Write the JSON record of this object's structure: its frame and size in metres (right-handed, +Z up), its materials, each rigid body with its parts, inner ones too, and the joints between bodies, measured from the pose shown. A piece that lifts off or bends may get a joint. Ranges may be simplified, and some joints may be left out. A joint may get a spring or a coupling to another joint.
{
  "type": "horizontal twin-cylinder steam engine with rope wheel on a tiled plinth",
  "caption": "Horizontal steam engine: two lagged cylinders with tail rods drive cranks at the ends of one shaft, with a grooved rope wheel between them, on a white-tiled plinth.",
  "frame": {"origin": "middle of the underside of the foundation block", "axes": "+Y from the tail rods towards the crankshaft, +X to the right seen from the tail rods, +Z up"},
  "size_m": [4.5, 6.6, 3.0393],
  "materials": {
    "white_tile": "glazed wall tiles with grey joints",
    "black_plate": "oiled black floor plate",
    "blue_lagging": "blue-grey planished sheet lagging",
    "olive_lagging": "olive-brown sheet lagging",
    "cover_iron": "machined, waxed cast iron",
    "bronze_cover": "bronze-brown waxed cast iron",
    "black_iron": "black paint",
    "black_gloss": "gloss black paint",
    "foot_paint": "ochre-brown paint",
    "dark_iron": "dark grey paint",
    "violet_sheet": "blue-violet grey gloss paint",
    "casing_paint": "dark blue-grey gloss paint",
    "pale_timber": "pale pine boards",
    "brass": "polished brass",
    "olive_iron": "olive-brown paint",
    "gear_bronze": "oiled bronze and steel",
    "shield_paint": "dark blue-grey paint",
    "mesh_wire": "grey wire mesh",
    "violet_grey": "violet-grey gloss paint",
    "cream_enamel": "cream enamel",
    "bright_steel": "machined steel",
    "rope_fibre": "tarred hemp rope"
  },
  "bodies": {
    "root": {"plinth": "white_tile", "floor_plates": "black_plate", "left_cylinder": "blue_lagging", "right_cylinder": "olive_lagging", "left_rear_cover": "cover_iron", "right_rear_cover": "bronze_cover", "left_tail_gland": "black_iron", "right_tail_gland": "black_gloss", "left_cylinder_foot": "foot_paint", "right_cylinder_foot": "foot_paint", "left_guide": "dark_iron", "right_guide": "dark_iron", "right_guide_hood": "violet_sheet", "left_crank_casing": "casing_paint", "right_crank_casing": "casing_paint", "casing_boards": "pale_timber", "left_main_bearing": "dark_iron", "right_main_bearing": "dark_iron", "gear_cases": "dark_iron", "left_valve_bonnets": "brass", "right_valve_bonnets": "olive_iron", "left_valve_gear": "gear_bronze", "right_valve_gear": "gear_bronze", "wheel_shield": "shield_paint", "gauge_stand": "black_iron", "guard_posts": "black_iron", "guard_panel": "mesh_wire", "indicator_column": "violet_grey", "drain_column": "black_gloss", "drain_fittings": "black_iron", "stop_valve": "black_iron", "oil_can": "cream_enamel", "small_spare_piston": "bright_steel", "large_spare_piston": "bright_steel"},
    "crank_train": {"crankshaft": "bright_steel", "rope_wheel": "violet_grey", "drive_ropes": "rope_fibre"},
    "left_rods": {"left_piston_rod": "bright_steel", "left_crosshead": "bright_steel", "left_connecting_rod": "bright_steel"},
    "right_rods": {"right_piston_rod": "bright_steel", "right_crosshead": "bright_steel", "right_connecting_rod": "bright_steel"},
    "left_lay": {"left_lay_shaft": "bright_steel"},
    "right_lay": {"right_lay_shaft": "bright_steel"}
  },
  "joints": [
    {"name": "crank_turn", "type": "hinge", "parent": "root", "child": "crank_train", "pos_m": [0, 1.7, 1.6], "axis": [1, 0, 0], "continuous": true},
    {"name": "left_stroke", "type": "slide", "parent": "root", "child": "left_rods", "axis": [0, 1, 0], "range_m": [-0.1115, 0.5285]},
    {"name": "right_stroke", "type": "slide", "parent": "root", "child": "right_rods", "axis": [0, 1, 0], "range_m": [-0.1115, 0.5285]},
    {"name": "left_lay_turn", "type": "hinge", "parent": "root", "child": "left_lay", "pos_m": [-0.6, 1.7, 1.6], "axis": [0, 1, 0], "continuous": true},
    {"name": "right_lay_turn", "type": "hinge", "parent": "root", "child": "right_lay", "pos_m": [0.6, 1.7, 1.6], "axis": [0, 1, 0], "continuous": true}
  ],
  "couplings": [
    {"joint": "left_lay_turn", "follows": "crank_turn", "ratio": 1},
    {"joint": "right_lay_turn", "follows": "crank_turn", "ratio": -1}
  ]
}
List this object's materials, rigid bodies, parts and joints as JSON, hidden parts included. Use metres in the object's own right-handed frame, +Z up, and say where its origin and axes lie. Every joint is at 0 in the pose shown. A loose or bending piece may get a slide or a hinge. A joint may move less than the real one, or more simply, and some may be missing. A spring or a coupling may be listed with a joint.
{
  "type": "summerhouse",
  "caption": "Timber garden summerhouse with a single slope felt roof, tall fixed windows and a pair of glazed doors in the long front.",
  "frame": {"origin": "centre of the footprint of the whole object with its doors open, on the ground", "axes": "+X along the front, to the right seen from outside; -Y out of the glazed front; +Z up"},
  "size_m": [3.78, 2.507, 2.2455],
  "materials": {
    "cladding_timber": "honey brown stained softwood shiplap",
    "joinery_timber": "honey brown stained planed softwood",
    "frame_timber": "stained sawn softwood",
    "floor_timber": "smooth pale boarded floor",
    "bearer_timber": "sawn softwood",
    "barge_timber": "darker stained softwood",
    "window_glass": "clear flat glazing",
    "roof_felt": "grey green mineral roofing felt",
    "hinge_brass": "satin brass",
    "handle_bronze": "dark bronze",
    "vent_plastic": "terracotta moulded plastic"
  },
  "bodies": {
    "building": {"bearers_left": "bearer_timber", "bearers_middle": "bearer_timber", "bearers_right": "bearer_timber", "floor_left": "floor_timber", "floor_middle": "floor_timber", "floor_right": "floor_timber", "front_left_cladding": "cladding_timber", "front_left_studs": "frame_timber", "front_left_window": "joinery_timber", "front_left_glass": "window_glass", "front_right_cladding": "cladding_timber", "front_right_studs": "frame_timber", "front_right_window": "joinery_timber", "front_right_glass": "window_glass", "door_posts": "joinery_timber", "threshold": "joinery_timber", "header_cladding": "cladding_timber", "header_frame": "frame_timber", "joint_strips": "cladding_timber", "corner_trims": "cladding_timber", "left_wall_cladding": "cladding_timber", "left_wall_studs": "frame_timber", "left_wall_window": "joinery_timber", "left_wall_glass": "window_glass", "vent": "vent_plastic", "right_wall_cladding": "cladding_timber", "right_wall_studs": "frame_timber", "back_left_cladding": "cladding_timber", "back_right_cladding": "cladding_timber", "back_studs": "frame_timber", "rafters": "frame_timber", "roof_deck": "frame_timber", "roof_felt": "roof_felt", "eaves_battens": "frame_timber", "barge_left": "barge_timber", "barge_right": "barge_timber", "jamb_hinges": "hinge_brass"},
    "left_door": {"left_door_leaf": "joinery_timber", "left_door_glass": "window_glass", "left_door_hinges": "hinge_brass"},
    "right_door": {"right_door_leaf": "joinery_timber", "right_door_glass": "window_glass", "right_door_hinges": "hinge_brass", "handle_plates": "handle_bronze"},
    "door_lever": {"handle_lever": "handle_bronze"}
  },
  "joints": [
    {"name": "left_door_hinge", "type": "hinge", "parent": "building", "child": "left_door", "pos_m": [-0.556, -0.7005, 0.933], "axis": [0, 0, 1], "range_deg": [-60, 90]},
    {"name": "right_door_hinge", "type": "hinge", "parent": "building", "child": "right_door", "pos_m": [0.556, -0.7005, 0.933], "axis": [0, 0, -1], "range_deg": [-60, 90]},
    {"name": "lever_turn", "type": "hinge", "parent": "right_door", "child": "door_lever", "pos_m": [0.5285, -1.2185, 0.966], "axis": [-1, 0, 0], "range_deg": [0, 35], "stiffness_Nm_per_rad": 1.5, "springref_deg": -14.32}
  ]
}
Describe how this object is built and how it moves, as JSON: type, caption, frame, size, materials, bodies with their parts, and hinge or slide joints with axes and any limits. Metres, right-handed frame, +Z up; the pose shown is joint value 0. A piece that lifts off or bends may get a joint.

GOAL | Find every line in the records that contains the word "between"; copy those lines.

WRITTEN REPLY |
Write the JSON record of this object's structure: its frame and size in metres (right-handed, +Z up), its materials, each rigid body with its parts, inner ones too, and the joints between bodies, measured from the pose shown. A piece that lifts off or bends may get a joint. Ranges may be simplified, and some joints may be left out. A joint may get a spring or a coupling to another joint.
  "caption": "Horizontal steam engine: two lagged cylinders with tail rods drive cranks at the ends of one shaft, with a grooved rope wheel between them, on a white-tiled plinth.",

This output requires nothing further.